I am a cheater of the worst kind.
I cheated at a children's race to benefit kids with cancer.
I'm sure there is a special place in purgatory reserved for people who do things like this, but at the time, I just did not care.
You see, I was forced into this ethical dilemma by my own children. They begged and pleaded for me to take them to the Autumn Fun Run so they could run in their first race and get a t-shirt and ribbon.
"Mom, I always win...I can totally handle a race."
My kids wanting to exercise? Begging to participate with about one thousand other children in something worthwhile? YES!
I tried to explain to the girls that they would be running a whole mile and that they might get pretty tired. Perhaps they should pace themselves. You know, a little running here, a little walking there, just to make sure they weren't exhausted halfway through the race.
Little girls have this thing against listening to and heeding the advice of their old mama. And apparently I have a thing against listening to my OWN advice because I kept telling myself this was a bad, bad idea for my 3-yr-old, but I did it, anyway.
So here we were, huddled up excitedly at the starting line. The energy in the air was contagious. I looked around at the competitors my girls were up against. Some of them didn't worry me in the least. One kid was much too busy picking weeds to even notice he was in a race...we could take him out easily enough. But then there were others scattered here and there, stretching and sporting wrist bands on their arms and sweat bands around their heads. They were doing lunges and jogging in place, shaking their hands out and breathing deeply, preparing for the challenge ahead.
These were the kids I was worried about.
The kids all mumbled the pledge of allegiance and seemed to be checking out the competition around them. The tension mounted as the whistle blower approached the stage.
"On your mark, get set, GO!"
And they, I mean we, were off. This was the kindergarten/preschool race, so parents were highly encouraged to run with their little darlings. The course was in a huge parking lot with cones that looped us around and around, back and forth in long lines until we'd completed one mile.
My older girls took off like little bullets. They weren't holding back at all, putting out 100% running capacity, which is never a good thing for little legs running a whole mile. Needless to say, they quickly got too far ahead for me to watch them in the crowd and I wished them well.

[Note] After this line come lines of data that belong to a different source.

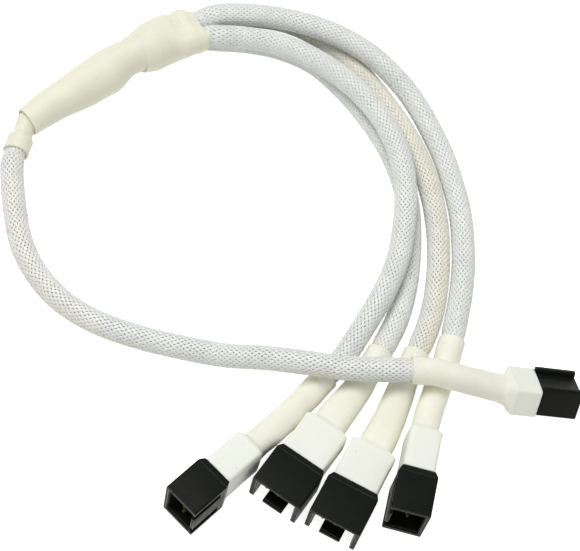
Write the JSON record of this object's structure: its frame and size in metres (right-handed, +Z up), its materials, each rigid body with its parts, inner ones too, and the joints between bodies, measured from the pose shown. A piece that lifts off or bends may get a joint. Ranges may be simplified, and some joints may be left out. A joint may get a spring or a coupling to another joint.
{
  "type": "fan splitter",
  "caption": "Splitter lead for computer fans: a keyed plug on a braided lead, a heat-shrunk junction, and braided leads that each end in a shrouded pin socket.",
  "frame": {"origin": "on the surface it lies on, under the middle of the box round the junction and the connectors", "axes": "+Z up from the surface, -Y the way the sockets face, +X the way the input plug faces"},
  "size_m": [0.1224, 0.1207, 0.0124],
  "materials": {
    "heat_shrink": "shrunk polyolefin tube, cream white, satin",
    "sleeve": "braided polyester monofilament, white",
    "housing": "moulded nylon, black, semi-gloss",
    "socket_contact": "stamped phosphor bronze, bright tin plate",
    "pin_contact": "stamped brass, thin gold flash",
    "splice": "moulded nylon closed-end cap, natural",
    "wire": "extruded PVC insulation"
  },
  "bodies": {
    "root": {"wide_tube": "heat_shrink", "tapered_tube": "heat_shrink", "input_cuff": "heat_shrink", "input_lead": "sleeve", "output_lead_1": "sleeve", "output_lead_2": "sleeve", "output_lead_3": "sleeve", "output_lead_4": "sleeve", "input_boot": "heat_shrink", "output_boot_1": "heat_shrink", "output_boot_2": "heat_shrink", "output_boot_3": "heat_shrink", "output_boot_4": "heat_shrink", "input_plug": "housing", "output_housing_1": "housing", "output_housing_2": "housing", "output_housing_3": "housing", "output_housing_4": "housing", "input_contacts": "socket_contact", "output_pins_1": "pin_contact", "output_pins_2": "pin_contact", "output_pins_3": "pin_contact", "output_pins_4": "pin_contact", "power_splice": "splice", "ground_splice": "splice", "signal_splice": "splice", "input_splice_wires": "wire", "output_splice_wires_1": "wire", "output_splice_wires_2": "wire", "output_splice_wires_3": "wire", "output_splice_wires_4": "wire", "input_plug_wires": "wire", "output_pin_wires_1": "wire", "output_pin_wires_2": "wire", "output_pin_wires_3": "wire", "output_pin_wires_4": "wire"}
  },
  "joints": []
}
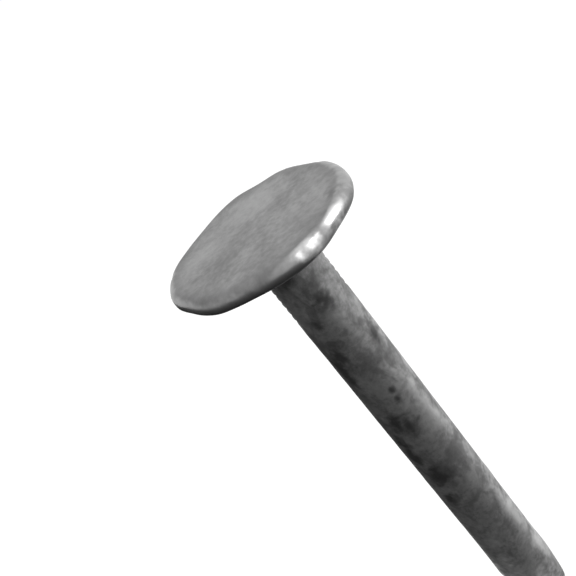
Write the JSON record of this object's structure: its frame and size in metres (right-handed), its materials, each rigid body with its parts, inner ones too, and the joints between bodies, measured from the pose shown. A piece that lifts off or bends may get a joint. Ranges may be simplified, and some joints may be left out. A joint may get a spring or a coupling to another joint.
{
  "type": "nail",
  "caption": "Hot-dip galvanised roofing nail with a wide thin flat head, grip marks under the head and a four-sided point.",
  "frame": {"origin": "on the shank's axis, in the plane of the head's underside, which bears on the fixed sheet", "axes": "+Z along the nail towards the head, so the shank and point lie at negative Z; the head's centre is 0.4 mm off the axis towards -X"},
  "size_m": [0.0102, 0.0104, 0.0327],
  "materials": {
    "galvanised_head": "matte",
    "galvanised_wire": "satin"
  },
  "bodies": {
    "root": {"head": "galvanised_head", "neck": "galvanised_wire", "grip": "galvanised_wire", "shank": "galvanised_wire", "point": "galvanised_wire"}
  },
  "joints": []
}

Now back to me and the 3-yr-old. She, too, took off full throttle when she heard the whistle. I held her hand to keep us together and we happily ambled along thru the field to the rest of the course. Toddlers and preschoolers all around me were laughing and giggling, awkwardly putting one little foot in front of the other as their parents encouraged and took sweet pictures to capture the memories.
That lasted for all of 75 feet or so.
Fast forward to about the 1/2 mile mark. The atmosphere around us had changed from exhilarated to exasperated. Crying and whining and laying down on the ground everywhere we looked. All the big kids had long since left us behind and it was just us parents and very unhappy small children struggling to complete the race. Did they care when we promised them a t-shirt and a ribbon? Heck, no. Did they cooperate when we bribed them with a big ice cream cone if they'd just keep going? No. You know it's bad when sugar doesn't tempt them.

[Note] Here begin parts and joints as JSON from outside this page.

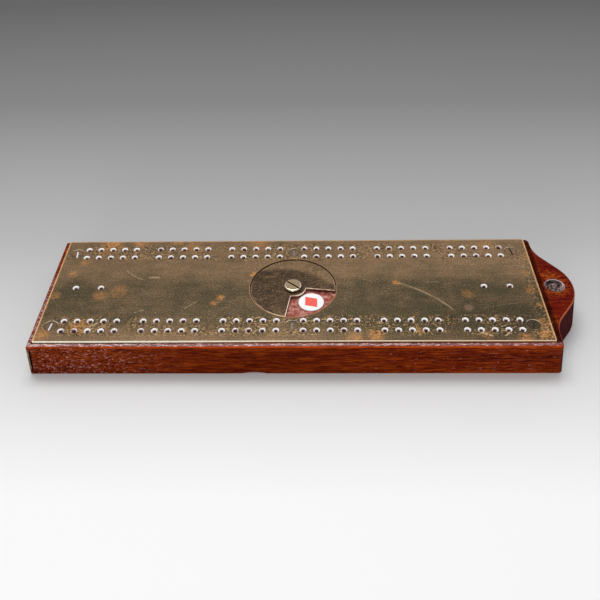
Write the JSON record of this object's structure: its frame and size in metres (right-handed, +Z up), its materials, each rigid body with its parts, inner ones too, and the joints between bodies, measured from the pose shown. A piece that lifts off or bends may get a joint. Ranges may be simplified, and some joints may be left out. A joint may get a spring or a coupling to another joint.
{
  "type": "cribbage box with drawer",
  "caption": "Mahogany cribbage box with a brass playing plate, grouped peg holes, a turning trump disc, a rounded hanging lobe and an end drawer for the pegs.",
  "frame": {"origin": "on the flat underside, straight below the pivot of the trump disc", "axes": "+X along the length towards the hanging lobe, +Y to the back, +Z up out of the brass plate; the drawer pulls out along -X"},
  "size_m": [0.2966, 0.0877, 0.0233],
  "materials": {
    "mahogany": "polished red-brown mahogany",
    "mahogany_board": "worn mahogany",
    "drawer_wood": "plain planed mahogany",
    "plate_brass": "tarnished, fine brushed",
    "disc_brass": "tarnished, fine brushed",
    "face_brass": "worn brass",
    "screw_brass": "tarnished brass",
    "pivot_brass": "pale worn brass",
    "lining": "faded red cloth",
    "leather_washer": "waxed leather",
    "bone": "polished bone",
    "ebony": "polished black wood",
    "red_inlay": "red wax inlay",
    "black_inlay": "black wax inlay"
  },
  "bodies": {
    "box": {"case": "mahogany", "bottom_board": "mahogany_board", "bottom_board_screws": "screw_brass", "top_plate": "plate_brass", "plate_screws": "screw_brass", "dial_lining": "lining", "roundel_diamond": "bone", "roundel_heart": "bone", "roundel_spade": "bone", "roundel_club": "bone", "pip_diamond": "red_inlay", "pip_heart": "red_inlay", "pip_spade": "black_inlay", "pip_club": "black_inlay", "pivot_washer": "leather_washer", "pivot_screw": "pivot_brass"},
    "disc": {"trump_disc": "disc_brass"},
    "drawer": {"drawer_face_plate": "face_brass", "drawer_face_screws": "screw_brass", "drawer_front": "mahogany", "drawer_side_front": "drawer_wood", "drawer_side_back": "drawer_wood", "drawer_back": "drawer_wood", "drawer_bottom": "drawer_wood", "drawer_divider": "drawer_wood", "pegs_light": "bone", "pegs_dark": "ebony"}
  },
  "joints": [
    {"name": "drawer_slide", "type": "slide", "parent": "box", "child": "drawer", "axis": [-1, 0, 0], "range_m": [0, 0.085]},
    {"name": "trump_disc_spin", "type": "hinge", "parent": "box", "child": "disc", "pos_m": [0, 0, 0.019], "axis": [0, 0, 1], "continuous": true}
  ]
}
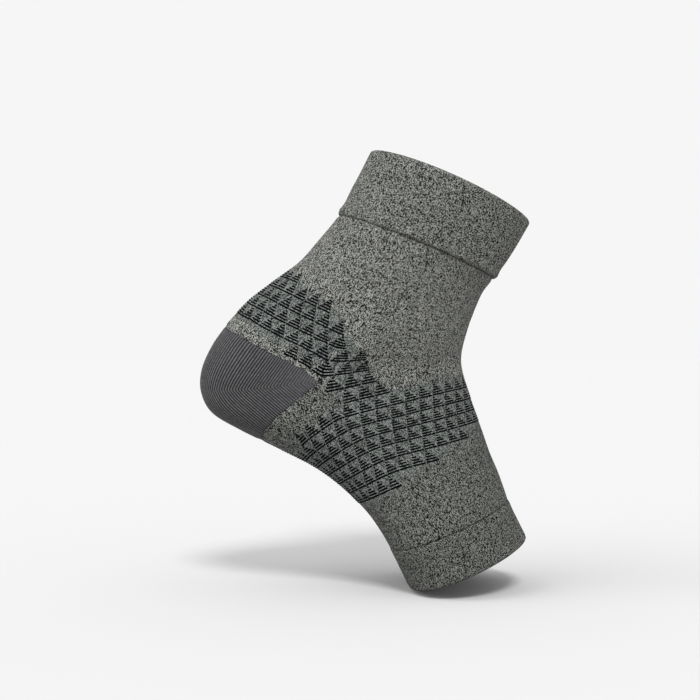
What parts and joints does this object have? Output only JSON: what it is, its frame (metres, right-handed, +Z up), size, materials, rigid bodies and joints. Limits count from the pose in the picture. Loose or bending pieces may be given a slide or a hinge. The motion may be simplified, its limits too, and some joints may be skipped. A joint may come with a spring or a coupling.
{
  "type": "arch support sleeve",
  "caption": "Knitted compression sleeve for ankle, heel and arch, open at leg and toes, with turned cuffs, ribbed heel pocket and a patterned support band.",
  "frame": {"origin": "the heel seat, on the inner face of the heel pocket at its rearmost point", "axes": "+X forwards from the heel to the toes, +Y across the foot, +Z up, with the leg leaning forward and the toe end low as worn"},
  "size_m": [0.151, 0.0876, 0.1987],
  "materials": {
    "heather_knit": "matt melange grey knit",
    "cuff_knit": "matt melange grey knit, double",
    "heel_knit": "matt dark grey ribbed knit",
    "band_knit": "matt grey knit with black triangles"
  },
  "bodies": {
    "root": {"ankle_cuff": "cuff_knit", "ankle_knit": "heather_knit", "achilles_band": "band_knit", "upper_heel_border": "heather_knit", "heel_pocket": "heel_knit", "lower_heel_border": "heather_knit", "arch_band": "band_knit", "foot_knit": "heather_knit", "foot_cuff": "cuff_knit"}
  },
  "joints": []
}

Kids were dropping like flies. It was like someone had put out poison gas and the children just couldn't take it anymore. The wailing, the fussing, the absolute refusal to walk another step was an epidemic.

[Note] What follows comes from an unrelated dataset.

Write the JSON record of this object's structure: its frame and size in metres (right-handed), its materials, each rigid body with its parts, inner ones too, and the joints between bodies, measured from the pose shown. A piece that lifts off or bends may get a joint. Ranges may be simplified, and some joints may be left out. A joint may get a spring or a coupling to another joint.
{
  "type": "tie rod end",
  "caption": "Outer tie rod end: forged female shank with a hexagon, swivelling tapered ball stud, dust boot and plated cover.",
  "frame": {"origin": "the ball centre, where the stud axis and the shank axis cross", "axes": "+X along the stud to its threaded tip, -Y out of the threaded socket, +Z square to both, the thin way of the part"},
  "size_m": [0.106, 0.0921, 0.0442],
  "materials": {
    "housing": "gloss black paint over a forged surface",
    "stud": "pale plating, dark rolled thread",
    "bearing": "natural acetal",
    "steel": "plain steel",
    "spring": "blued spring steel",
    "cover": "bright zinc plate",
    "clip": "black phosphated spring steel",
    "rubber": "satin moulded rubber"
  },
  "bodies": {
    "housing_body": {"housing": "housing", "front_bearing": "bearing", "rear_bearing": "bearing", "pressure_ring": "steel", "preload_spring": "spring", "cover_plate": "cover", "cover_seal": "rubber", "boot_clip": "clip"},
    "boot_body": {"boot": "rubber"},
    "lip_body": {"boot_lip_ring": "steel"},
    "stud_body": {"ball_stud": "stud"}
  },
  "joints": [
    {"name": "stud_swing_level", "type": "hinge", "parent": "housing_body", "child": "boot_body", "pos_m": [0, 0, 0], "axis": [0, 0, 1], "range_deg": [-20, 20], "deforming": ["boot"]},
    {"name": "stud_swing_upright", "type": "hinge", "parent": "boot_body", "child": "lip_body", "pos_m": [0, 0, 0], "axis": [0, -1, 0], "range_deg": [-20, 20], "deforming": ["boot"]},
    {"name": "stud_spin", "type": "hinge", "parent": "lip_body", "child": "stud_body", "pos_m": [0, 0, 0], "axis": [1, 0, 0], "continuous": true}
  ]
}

Whose stupid idea was this, anyway?
After I had carried my 38-lb darling the next quarter of a mile, it suddenly occurred to me that this was self-imposed torture. No one was forcing me to finish this crazy course. In fact, the only rule I even heard was that kids must make it across the finish line on their own two feet.
I considered my options. Arms aching, I gazed out at the long stretch ahead of us where we would turn around and double back to the finish line. It was a LONG way. My child was totally finished, wouldn't even walk at this point.
And so, I sucommed to temptation. I am not proud of my moral failure, but here it is.
I made my way thru the line of cones and brazenly crossed the field to the final stretch of the race. I held my head high and pretended what I was doing was perfectly acceptable as I hoisted the heavy child onto my other hip.
Kids with cancer wouldn't judge us, I thought...they wouldn't care if we cheated just a little, right?
And so, I stepped back over the line of cones and found a spot in the crowd, mere meters from the finish line. People all around us were red-faced with exertion, kids were looking kinda pitiful after running full speed in the afternoon heat. The official time clock was ticking away, announcing to each participant their run time as they crossed the finish line.
I swallowed my guilt and gave my child a final pep talk. She rather reluctantly agreed to walk the last few feet, and then out of nowhere, she displayed a burst of energy I wouldn't have thought possible and sprinted to the beautiful finish line. She was so proud of herself.
I didn't have the heart to tell her that she, just like her shameful mama, was a big, fat cheater.
I could feel the glares of other runners as we collected our t-shirt and ribbon. Hey, it was all for a good cause, right?
Okay, okay, so just don't invite us to your kid's birthday party if you plan to play games or have races.